Here are some records; copy every line that holds the word "this".

** start DATASET EXCERPTS **

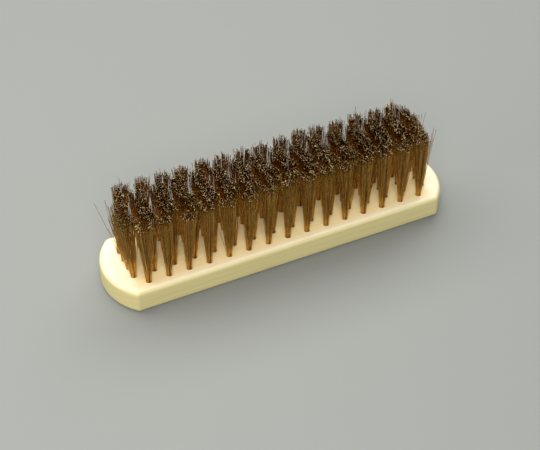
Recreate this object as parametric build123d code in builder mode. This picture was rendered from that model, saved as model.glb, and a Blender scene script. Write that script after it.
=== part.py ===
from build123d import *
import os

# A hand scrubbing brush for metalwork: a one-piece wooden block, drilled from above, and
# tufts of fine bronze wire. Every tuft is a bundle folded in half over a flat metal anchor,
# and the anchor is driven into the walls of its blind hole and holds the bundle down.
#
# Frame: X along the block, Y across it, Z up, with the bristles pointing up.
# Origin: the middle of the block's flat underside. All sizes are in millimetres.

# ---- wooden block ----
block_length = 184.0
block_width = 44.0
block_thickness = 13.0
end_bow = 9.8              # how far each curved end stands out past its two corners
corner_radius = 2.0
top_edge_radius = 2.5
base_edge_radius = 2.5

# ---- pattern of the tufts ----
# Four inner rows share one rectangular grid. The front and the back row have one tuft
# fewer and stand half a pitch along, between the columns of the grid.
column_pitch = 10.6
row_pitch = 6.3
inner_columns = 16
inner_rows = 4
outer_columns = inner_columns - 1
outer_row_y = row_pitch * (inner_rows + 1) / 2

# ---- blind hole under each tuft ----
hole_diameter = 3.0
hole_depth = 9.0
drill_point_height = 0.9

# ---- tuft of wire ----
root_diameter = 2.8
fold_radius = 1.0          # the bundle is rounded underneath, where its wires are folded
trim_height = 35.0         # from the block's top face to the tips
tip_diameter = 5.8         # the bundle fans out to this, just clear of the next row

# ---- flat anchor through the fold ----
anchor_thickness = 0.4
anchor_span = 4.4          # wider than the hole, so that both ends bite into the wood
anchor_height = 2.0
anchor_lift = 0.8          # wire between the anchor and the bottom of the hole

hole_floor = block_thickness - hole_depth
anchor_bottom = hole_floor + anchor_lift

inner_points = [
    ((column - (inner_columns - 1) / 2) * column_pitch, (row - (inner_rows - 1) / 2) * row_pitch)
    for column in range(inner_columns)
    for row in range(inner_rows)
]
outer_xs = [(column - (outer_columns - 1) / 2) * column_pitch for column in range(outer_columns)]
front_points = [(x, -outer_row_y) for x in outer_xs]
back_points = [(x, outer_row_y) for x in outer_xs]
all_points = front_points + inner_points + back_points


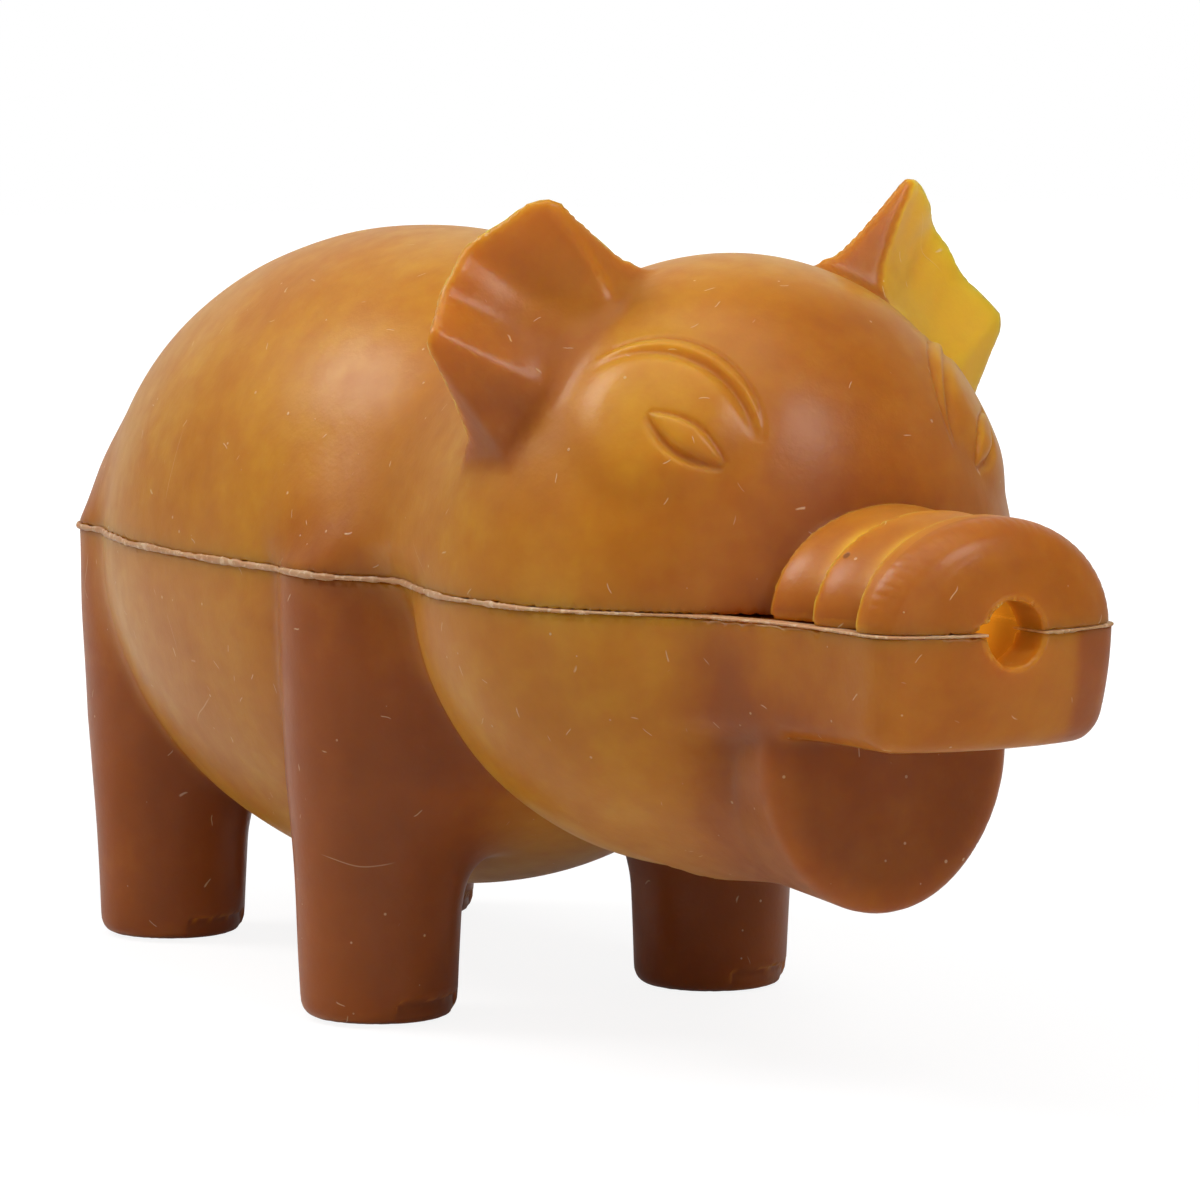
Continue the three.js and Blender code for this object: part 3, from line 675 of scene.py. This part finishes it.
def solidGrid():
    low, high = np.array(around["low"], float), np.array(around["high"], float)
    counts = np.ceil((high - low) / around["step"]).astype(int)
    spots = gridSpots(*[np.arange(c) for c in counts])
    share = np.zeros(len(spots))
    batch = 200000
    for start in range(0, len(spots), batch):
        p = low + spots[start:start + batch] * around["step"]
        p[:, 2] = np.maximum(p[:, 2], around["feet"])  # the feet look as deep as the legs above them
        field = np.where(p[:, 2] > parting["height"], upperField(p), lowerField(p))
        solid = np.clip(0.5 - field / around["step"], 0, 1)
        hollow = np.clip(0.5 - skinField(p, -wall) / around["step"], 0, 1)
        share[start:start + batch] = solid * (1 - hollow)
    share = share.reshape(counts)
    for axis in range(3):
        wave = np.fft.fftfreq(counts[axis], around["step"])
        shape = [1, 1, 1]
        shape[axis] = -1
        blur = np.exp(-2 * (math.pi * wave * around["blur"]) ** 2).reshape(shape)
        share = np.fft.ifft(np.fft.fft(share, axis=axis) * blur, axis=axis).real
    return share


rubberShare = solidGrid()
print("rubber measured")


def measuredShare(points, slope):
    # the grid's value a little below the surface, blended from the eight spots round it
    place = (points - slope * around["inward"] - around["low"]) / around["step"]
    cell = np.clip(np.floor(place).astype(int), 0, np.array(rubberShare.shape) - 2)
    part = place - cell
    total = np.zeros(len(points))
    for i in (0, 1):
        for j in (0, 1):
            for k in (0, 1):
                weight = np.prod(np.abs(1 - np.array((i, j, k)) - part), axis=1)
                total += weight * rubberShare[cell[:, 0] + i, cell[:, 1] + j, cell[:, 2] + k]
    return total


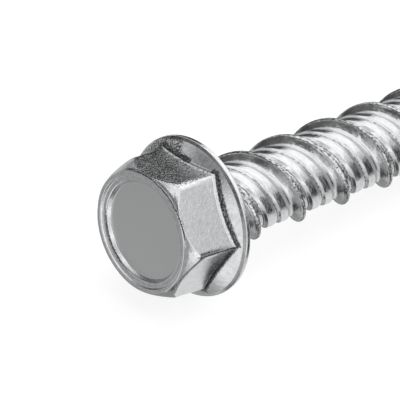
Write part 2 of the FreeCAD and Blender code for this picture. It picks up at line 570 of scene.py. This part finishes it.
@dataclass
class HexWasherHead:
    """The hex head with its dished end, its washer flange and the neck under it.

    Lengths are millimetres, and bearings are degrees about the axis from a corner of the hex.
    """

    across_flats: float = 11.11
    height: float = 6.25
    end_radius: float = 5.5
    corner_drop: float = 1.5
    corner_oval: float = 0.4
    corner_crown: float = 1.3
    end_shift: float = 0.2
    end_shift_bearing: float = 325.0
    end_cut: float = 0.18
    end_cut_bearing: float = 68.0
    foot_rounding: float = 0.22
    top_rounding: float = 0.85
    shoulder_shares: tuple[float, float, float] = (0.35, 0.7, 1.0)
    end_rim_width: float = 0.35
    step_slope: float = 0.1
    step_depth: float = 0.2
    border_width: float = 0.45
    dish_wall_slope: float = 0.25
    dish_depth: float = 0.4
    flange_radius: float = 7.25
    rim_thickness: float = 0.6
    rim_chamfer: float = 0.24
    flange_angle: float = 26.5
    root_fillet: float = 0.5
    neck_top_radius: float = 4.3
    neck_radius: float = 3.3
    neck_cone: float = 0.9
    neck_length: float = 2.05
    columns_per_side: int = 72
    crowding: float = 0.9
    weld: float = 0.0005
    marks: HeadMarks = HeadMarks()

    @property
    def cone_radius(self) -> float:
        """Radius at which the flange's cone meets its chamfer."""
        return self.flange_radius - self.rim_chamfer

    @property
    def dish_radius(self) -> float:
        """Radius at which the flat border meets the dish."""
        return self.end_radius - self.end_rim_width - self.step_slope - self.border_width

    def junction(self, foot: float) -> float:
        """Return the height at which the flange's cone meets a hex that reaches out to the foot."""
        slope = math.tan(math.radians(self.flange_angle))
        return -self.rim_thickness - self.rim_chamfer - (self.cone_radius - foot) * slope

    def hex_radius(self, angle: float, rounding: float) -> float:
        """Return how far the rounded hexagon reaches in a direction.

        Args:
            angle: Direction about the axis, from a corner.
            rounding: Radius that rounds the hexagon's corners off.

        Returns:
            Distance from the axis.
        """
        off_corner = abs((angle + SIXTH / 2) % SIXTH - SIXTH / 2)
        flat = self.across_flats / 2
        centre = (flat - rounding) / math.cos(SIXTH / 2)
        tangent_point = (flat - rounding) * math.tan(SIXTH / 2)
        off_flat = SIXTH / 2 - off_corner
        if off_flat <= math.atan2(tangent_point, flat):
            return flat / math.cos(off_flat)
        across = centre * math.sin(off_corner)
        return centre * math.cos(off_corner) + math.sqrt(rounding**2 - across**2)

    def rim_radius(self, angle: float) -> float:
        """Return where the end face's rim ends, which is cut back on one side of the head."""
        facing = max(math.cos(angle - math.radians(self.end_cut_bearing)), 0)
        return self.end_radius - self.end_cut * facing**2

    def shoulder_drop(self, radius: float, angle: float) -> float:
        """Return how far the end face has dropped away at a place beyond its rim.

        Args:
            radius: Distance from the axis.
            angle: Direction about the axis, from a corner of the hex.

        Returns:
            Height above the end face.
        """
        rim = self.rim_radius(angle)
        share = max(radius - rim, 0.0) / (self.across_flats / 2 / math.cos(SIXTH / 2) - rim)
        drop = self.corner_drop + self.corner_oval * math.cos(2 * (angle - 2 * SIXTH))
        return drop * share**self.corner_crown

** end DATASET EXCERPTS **

_EXPECTED ANSWER_.
Recreate this object as parametric build123d code in builder mode. This picture was rendered from that model, saved as model.glb, and a Blender scene script. Write that script after it.
tip_diameter = 5.8         # the bundle fans out to this, just clear of the next row
Continue the three.js and Blender code for this object: part 3, from line 675 of scene.py. This part finishes it.
Write part 2 of the FreeCAD and Blender code for this picture. It picks up at line 570 of scene.py. This part finishes it.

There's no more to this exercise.